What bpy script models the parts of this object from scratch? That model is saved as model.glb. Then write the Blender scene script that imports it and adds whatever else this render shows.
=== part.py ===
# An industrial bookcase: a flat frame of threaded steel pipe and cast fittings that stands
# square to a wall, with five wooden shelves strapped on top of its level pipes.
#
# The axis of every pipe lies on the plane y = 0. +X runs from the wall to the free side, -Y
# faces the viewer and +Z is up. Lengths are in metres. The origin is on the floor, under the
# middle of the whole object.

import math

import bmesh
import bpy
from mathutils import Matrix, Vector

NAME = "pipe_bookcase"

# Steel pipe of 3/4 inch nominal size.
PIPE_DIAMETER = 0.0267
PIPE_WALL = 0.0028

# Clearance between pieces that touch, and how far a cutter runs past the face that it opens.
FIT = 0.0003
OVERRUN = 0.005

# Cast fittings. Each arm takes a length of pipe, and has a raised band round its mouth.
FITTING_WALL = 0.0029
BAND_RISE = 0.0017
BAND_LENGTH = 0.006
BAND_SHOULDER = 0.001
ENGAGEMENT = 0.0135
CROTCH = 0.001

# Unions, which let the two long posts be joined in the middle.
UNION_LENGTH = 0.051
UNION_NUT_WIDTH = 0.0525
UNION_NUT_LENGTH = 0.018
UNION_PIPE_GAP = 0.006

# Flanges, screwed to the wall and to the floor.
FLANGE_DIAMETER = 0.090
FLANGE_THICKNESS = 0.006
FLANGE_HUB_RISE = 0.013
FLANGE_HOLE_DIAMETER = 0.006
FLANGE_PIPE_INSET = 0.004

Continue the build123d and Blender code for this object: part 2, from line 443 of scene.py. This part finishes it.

☆ ☆ ☆ ☆ ☆

--- Directions for this task ---
List every line from the entries above in which "object" appears.

--- Result of the exercise ---
What bpy script models the parts of this object from scratch? That model is saved as model.glb. Then write the Blender scene script that imports it and adds whatever else this render shows.
# middle of the whole object.
Continue the build123d and Blender code for this object: part 2, from line 443 of scene.py. This part finishes it.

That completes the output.